+++ Material
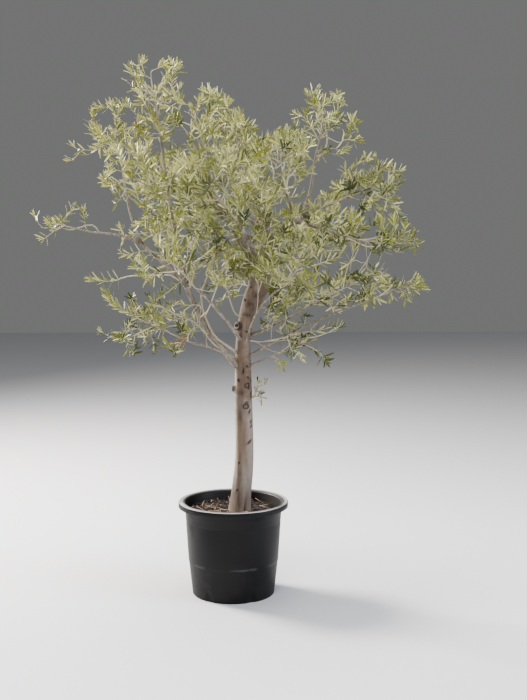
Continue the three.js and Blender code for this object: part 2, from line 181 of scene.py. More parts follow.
def feed(tree, socket, value):
    if isinstance(value, bpy.types.NodeSocket):
        tree.links.new(value, socket)
    elif isinstance(value, tuple):
        socket.default_value = (*value, 1)
    else:
        socket.default_value = value


def ramp(tree, value, *stops):
    made = tree.nodes.new("ShaderNodeValToRGB")
    elements = made.color_ramp.elements
    while len(elements) < len(stops):
        elements.new(0.5)
    for element, (place, colour) in zip(elements, stops):
        element.position = place
        element.color = (*colour, 1)
    tree.links.new(value, made.inputs["Fac"])
    return made.outputs["Color"]


def mixColours(tree, share, first, second):
    made = tree.nodes.new("ShaderNodeMix")
    made.data_type = "RGBA"
    for place, value in ((0, share), (6, first), (7, second)):
        feed(tree, made.inputs[place], value)
    return made.outputs[2]


def maths(tree, operation, *values, clamp=False):
    made = tree.nodes.new("ShaderNodeMath")
    made.operation = operation
    made.use_clamp = clamp
    for socket, value in zip(made.inputs, values):
        feed(tree, socket, value)
    return made.outputs[0]


def product(tree, *values):
    result = values[0]
    for value in values[1:]:
        result = maths(tree, "MULTIPLY", result, value)
    return result


def awayFrom(tree, value, middle):
    return maths(tree, "ABSOLUTE", maths(tree, "SUBTRACT", value, middle))


def spanned(tree, value, low, high, toLow=0.0, toHigh=1.0):
    made = tree.nodes.new("ShaderNodeMapRange")
    values = {"Value": value, "From Min": low, "From Max": high, "To Min": toLow, "To Max": toHigh}
    for name, number in values.items():
        feed(tree, made.inputs[name], number)
    return made.outputs["Result"]


# How far several values are inside their ranges at once.
def inRanges(tree, *pairs):
    return product(tree, *(spanned(tree, value, *span) for value, span in pairs))


def objectPlace(tree):
    return tree.nodes.new("ShaderNodeTexCoord").outputs["Object"]


def axisOf(tree, vector, axis):
    made = tree.nodes.new("ShaderNodeSeparateXYZ")
    tree.links.new(vector, made.inputs[0])
    return made.outputs[axis]


def addBump(tree, shader, height, strength, distance):
    bump = node(tree, "ShaderNodeBump", Strength=strength, Distance=distance)
    tree.links.new(height, bump.inputs["Height"])
    tree.links.new(bump.outputs["Normal"], shader.inputs["Normal"])


def noiseAt(tree, vector, **values):
    texture = node(tree, "ShaderNodeTexNoise", **values)
    tree.links.new(vector, texture.inputs["Vector"])
    return texture.outputs["Fac"]


def scaled(tree, vector, scale):
    mapping = node(tree, "ShaderNodeMapping", Scale=scale)
    tree.links.new(vector, mapping.inputs["Vector"])
    return mapping.outputs["Vector"]


def patternGroup(name, inputs, outputs, build):
    group = bpy.data.node_groups.new(name, "ShaderNodeTree")
    for label, kind, value in inputs:
        socket = group.interface.new_socket(name=label, in_out="INPUT", socket_type=kind)
        if value is not None:
            socket.default_value = value
    for label in outputs:
        group.interface.new_socket(name=label, in_out="OUTPUT", socket_type="NodeSocketFloat")
    enter = group.nodes.new("NodeGroupInput")
    leave = group.nodes.new("NodeGroupOutput")
    build(group, enter.outputs, leave.inputs)
    return group


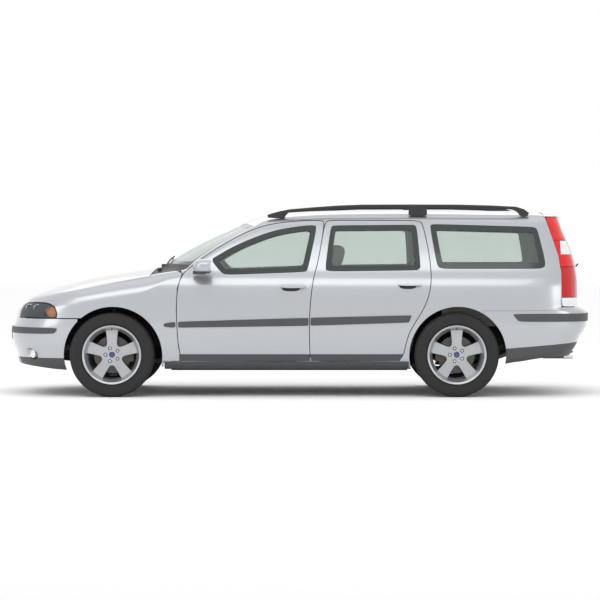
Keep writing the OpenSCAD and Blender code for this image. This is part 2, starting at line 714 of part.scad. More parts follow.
++++++
■ **Exercise brief**
Identify the lines of the data that contain the word "follow". Copy each of them.

■ **Result of this task**
Continue the three.js and Blender code for this object: part 2, from line 181 of scene.py. More parts follow.
Keep writing the OpenSCAD and Blender code for this image. This is part 2, starting at line 714 of part.scad. More parts follow.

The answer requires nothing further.